Practical Application of the Regulation
How does this play out in practical terms? What if a Will hasn’t been updated to include reference to the Succession Regulation? Here are a few examples we come across regularly. In each case we presume a married couple (British, closest connection with England and Wales) with children, either of their marriage or children of a previous relationship, and the first spouse’s death has occurred on or after 17 August 2015 (the date of application of the Regulation). They could be resident in the UK or France.
English Will made before 17 August 2015, no reference to the Regulation
It was possible to make reference to the Regulation in a Will made before August 2015, as the Regulation was signed in 2012. Here, however, we presume no reference is made.
If the Will is executed under English law, then we find that Notaires will apply the transitional provision in article 83(4) which states:
“If a disposition of property upon death was made prior to 17 August 2015 in accordance with the law which the deceased could have chosen in accordance with the Regulation, that law shall be deemed to have been chosen as the law applicable to the succession”.
And thus, French Notaires should apply English law to the devolution of the French property.
But if the geographical scope of the Will excludes the French estate, Notaires could disapply the transitional provisions and conclude that French law applies to the property. Where the children are in agreement to the surviving parent inheriting, we have been successful in achieving this result if the children all agree to be parties to the French estate administration deeds to acknowledge their consent to the interpretation of succession laws and confirm they will not claim a legal reserve in order to allow the property share to pass to the surviving spouse. It is nonetheless premature to consider this position as being commonly adopted by all French notaires.
English Will made on or after 17 August 2015, no reference to the Regulation
It’s possible that the Notaire will apply English succession law to the French property, in the absence of an express declaration of applicable law, if a deemed declaration can be “demonstrated by the terms of [the testamentary] disposition” (article 22(2)).
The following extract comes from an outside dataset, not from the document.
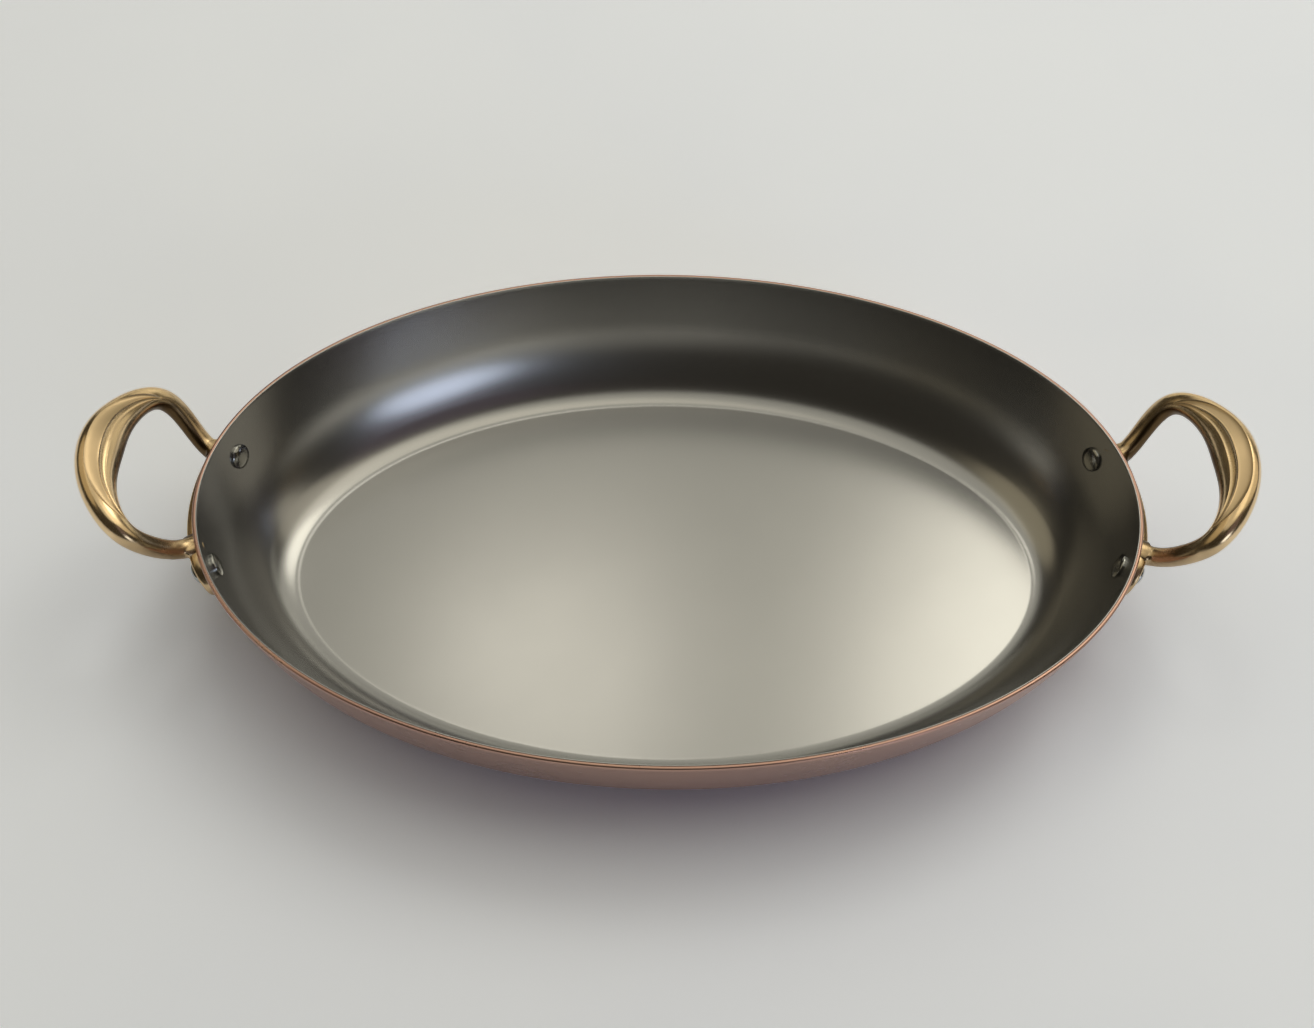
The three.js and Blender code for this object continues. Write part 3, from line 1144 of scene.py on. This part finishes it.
POLISHED_BRONZE = MetalFinish(
    name="polished bronze",
    colour=(0.86, 0.645, 0.385, 1),
    drift=(0.8, 0.585, 0.335, 1),
    worn=(0.9, 0.75, 0.5, 1),
    roughness=0.19,
    roughness_spread=0.06,
    grain_scale=1800.0,
    grain_depth=0.002 * MM,
    drift_size=60.0,
    smudge_size=90.0,
    hairline_size=110.0,
    satin_roughness=0.16,
    # The satin channels' colour is darkened as painted shade.
    satin_painted_shade=0.74,
    # A near black brown, painted as shade on the plate, the arms and the loop's inner and lower
    # faces.
    cast_skin_and_shade_colour=(0.11, 0.068, 0.03, 1),
    cast_roughness=0.1,
    wave_size=220.0,
    wave_depth=0.05 * MM,
)
RIVET_FINISH = MetalFinish(
    name="rivet steel",
    colour=(0.42, 0.42, 0.4, 1),
    drift=(0.36, 0.36, 0.35, 1),
    worn=(0.62, 0.62, 0.6, 1),
    roughness=0.13,
    roughness_spread=0.06,
    grain_scale=2000.0,
    grain_depth=0.004 * MM,
    drift_size=200.0,
    smudge_size=260.0,
    hairline_size=300.0,
    wave_size=420.0,
    wave_depth=0.12 * MM,
)


def dress(pieces: list[Piece], material: bpy.types.Material) -> None:
    """Gives pieces one material and logs how fine they are."""
    for piece in pieces:
        piece.data.materials.clear()
        piece.data.materials.append(material)
        log.info("%s: %d faces", piece.name, len(piece.data.polygons))


# Studio


@dataclass(frozen=True)
class Lamp:
    """A soft oval lamp that faces the pan from a direction.

    Azimuth is 0 at the back and grows to the right, elevation is above the table. They and the
    half angles that the lamp spans, seen from the pan, are in degrees. The glow is the brightness
    of its face.
    """

    name: str
    azimuth: float
    elevation: float
    half_width: float
    half_height: float
    glow: tuple[float, float, float]
    distance: float = 3.0

    def build(self) -> None:
        """Hangs the lamp."""
        azimuth, elevation = radians(self.azimuth), radians(self.elevation)
        level = cos(elevation)
        direction = Vector((sin(azimuth) * level, cos(azimuth) * level, sin(elevation)))
        clear_selection()
        bpy.ops.object.light_add(type="AREA", location=direction * self.distance)
        lamp = bpy.context.object
        lamp.name = self.name
        lamp.rotation_euler = direction.to_track_quat("Z", "Y").to_euler()
        lamp.visible_camera = False
        lamp.data.shape = "ELLIPSE"
        lamp.data.size = 2 * self.distance * tan(radians(self.half_width))
        lamp.data.size_y = 2 * self.distance * tan(radians(self.half_height))
        area = pi * lamp.data.size * lamp.data.size_y / 4
        strength = max(self.glow)
        lamp.data.energy = strength * area * pi
        lamp.data.color = [value / strength for value in self.glow]


LAMPS = (
    Lamp("left softbox", 352.2, 59.8, 6.1, 6.2, (1.41, 1.34, 1.14)),
    Lamp("right softbox", 40.8, 52.4, 11.7, 13.8, (1.87, 1.78, 1.5)),
    Lamp("rear ceiling bounce", 22.5, 66.3, 34.0, 45.0, (0.54, 0.52, 0.44)),
    Lamp("window", 144.7, 14.0, 12.6, 11.0, (1.65, 1.85, 2.25)),
    Lamp("window head", 137.8, 40.7, 17.2, 20.4, (0.08, 0.06, 0.08)),
    Lamp("right wall bounce", 81.4, 50.6, 17.5, 40.9, (0.61, 0.56, 0.44)),
    Lamp("left wall bounce", 283.3, 43.7, 26.3, 22.4, (0.41, 0.355, 0.235)),
    Lamp("rear wall bounce", 15.5, 14.0, 47.0, 11.7, (0.6, 0.58, 0.48)),
)


@dataclass(frozen=True)
class Viewpoint:
    """Where the camera stands: it looks at a point from an azimuth and elevation, and rolls."""

    target: tuple[float, float, float] = (-4.6 * MM, 5.7 * MM, 29 * MM)
    azimuth: float = radians(-2.2)
    elevation: float = radians(52.68)
    roll: float = radians(1.9)
    distance: float = 539.9 * MM
    focal_pixels: float = 1400.0
    image_width: float = 1314.0
    sensor: float = 36.0

    def build(self) -> None:
        """Sets up the camera."""
        turned = Matrix.Translation(self.target) @ Matrix.Rotation(self.azimuth, 4, "Z")
        turned = turned @ Matrix.Rotation(pi / 2 - self.elevation, 4, "X")
        turned = turned @ Matrix.Rotation(self.roll, 4, "Z")
        clear_selection()
        bpy.ops.object.camera_add()
        camera = bpy.context.object
        camera.name = "camera"
        camera.matrix_world = turned @ Matrix.Translation((0, 0, self.distance))
        camera.data.sensor_width = self.sensor
        camera.data.lens = self.focal_pixels / self.image_width * self.sensor
        camera.data.clip_start = 0.01
        bpy.context.scene.camera = camera


@dataclass(frozen=True)
class Studio:
    """The pale table, the soft lamps and the even light of the room."""

    table_size: float = 12.0
    table_colour: Colour = (0.75, 0.80, 0.92, 1)
    table_mottle: Colour = (0.72, 0.77, 0.90, 1)
    mottle_size: float = 5.0
    mottle_twist: float = 0.4
    mottle_limits: tuple[float, float] = (0.4, 0.8)
    table_lift: float = 0.72
    room: Colour = (1.0, 0.89, 0.69, 1)
    room_strength: float = 0.043

    def table(self) -> None:
        """Lays the table under the pan.

        It shows paler to the camera and in the metal than the light that it gives back, but not
        in light that has already scattered.
        """
        clear_selection()
        bpy.ops.mesh.primitive_plane_add(size=self.table_size)
        table = new_piece("table")
        material = bpy.data.materials.new("pale table")
        material.use_nodes = True
        graph = Graph(material.node_tree)
        where = graph.add("TexCoord").outputs["Object"]
        mottle = graph.noise(where, self.mottle_size, detail=5.0, twist=self.mottle_twist)
        mottle = graph.span(mottle, self.mottle_limits)
        colour = graph.mix(mottle, self.table_colour, self.table_mottle)
        path = graph.add("LightPath").outputs
        seen = graph.maths("MAXIMUM", path["Is Camera Ray"], path["Is Glossy Ray"])
        seen = graph.maths("MAXIMUM", seen, path["Is Transmission Ray"])
        unscattered = graph.maths("LESS_THAN", path["Diffuse Depth"], 0.5)
        seen = graph.maths("MULTIPLY", seen, unscattered)
        lift = graph.maths("MULTIPLY_ADD", seen, self.table_lift, 1.0)
        shown = graph.add("VectorMath", {0: colour, "Scale": lift}, operation="SCALE").outputs[0]
        shader = graph.add("BsdfDiffuse", {"Color": shown, "Roughness": 0.0})
        graph.add("OutputMaterial", {"Surface": shader.outputs[0]})
        table.data.materials.append(material)

    def build(self) -> None:
        """Sets up the table, the lamps and the world."""
        self.table()
        for lamp in LAMPS:
            lamp.build()
        world = bpy.data.worlds.new("room")
        bpy.context.scene.world = world
        world.use_nodes = True
        graph = Graph(world.node_tree)
        light = graph.add("Background", {"Color": self.room, "Strength": self.room_strength})
        graph.add("OutputWorld", {"Surface": light.outputs[0]})
        bpy.context.scene.view_settings.view_transform = "Standard"


def main() -> None:
    """Builds the pan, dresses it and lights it."""
    logging.basicConfig(level=logging.INFO, format="%(name)s: %(message)s")
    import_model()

    _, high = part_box("copper_body")
    section = PanSection(height=high.z)
    slack = -section.wall_run(section.height - RIM_CHAMFER, 0)
    oval = Oval(high.x + slack, high.y + slack)

    groups = EffectGroups(grain_group(), Marks().group())
    body = CopperBody(section, oval).build()
    dress([body], SATIN_COPPER.material(groups))
    dress([SteelLining(section, oval).build()], SATIN_STEEL.material(groups))
    dress(BronzeHandle(section, oval).build(body), POLISHED_BRONZE.material(groups))
    dress(Rivets(section, oval).build(), RIVET_FINISH.material(groups))

    Studio().build()
    Viewpoint().build()


if __name__ == "__main__":
    main()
A possible example would be an English Will that makes reference to English legislation (eg reference to the Administration of Estates Act 1925).
Again, note that this might not be the case if the English Will excludes the French property from its geographical scope.
For certainty, a review of the Will should be made and, where suitable, a declaration under the Regulation made.
English Will made on or after 17 August 2015, declaration of applicable law made
The Notaire will apply the Regulation and recognise a validly made declaration of English law. So, if the Will declares the surviving spouse as sole beneficiary, the survivor will inherit the French property share, thus disapplying French forced heirship rules in favour of the children.
No Will existing
On an intestacy, the general rule of the Regulation will apply. Whilst a habitual residence in England or Wales would lead to English succession law being applied, private international law applies the concept of renvoi to pass the issue of the devolution of the immovable property in France, to France, who accepts the renvoi and applies French succession law. Thus, in the presence of children, the surviving spouse’s inheritance rights will be reduced in favour of the children, as they were before August 2015.
Notaires may seek the advice of the CRIDON (Centre de Recherche, d’Information et de Documentation Notariales) – the High Council of the French notariat providing guidance and advice to Notaires – to ensure that they interpret the Will correctly.
We have found that if English succession law is applied in favour of a surviving spouse, the Notaire may require the children to still be a party to the estate administration deeds, and/or they sign a statement to confirm that they are not in a position of financial hardship. It is generally considered that the application of English succession law which in turn overrides the fixed inheritance entitlements of children under French law, is not contrary to public policy in France. However, in some French Court cases since 2015, it was noted by the court that the position may be different if the lack of inheritance would place a child in a precarious financial position. It seems to be for this reason that some Notaires are asking for such a statement from children.
The devolution of a French property will also depend upon the ownership structure of the property (where there are two or more owners) and which French matrimonial property regime applies. For example, if a couple have declared a community of assets regime (this was commonly the case before 2015), then if the children are all born of their marriage the surviving spouse will inherit the property share under the terms of the marriage regime – the regime is dissolved and applied before considering the application of succession laws.
What documents might be requested by the Notaire?
In addition to the usual identification documents and information that beneficiaries have to provide, French notaires commonly require a declaration (certificat de coutume or attestation de dévolution) to be sworn to confirm the validity of the Will, that there are no other children of the deceased person other than those disclosed, and the application of succession laws.
As mentioned above, the children may be asked to join in the process to confirm their agreement of the interpretation of the Will, or to confirm their stable financial position.
Wills should be reviewed
The best way to avoid possible uncertainty, or the application of succession laws in a way that isn’t expected, or wanted, by a client, is to make a review of the Will. It should be highlighted that it won’t always be advisable for a British national to make a declaration of applicable law because it might lead to a more onerous French inheritance tax position (especially where there are stepchildren within the family or the taxable assets in France are of significant value). As with most work we do for our clients, each client’s case must be considered individually, and certainly the tax position in all relevant countries mustn’t be ignored.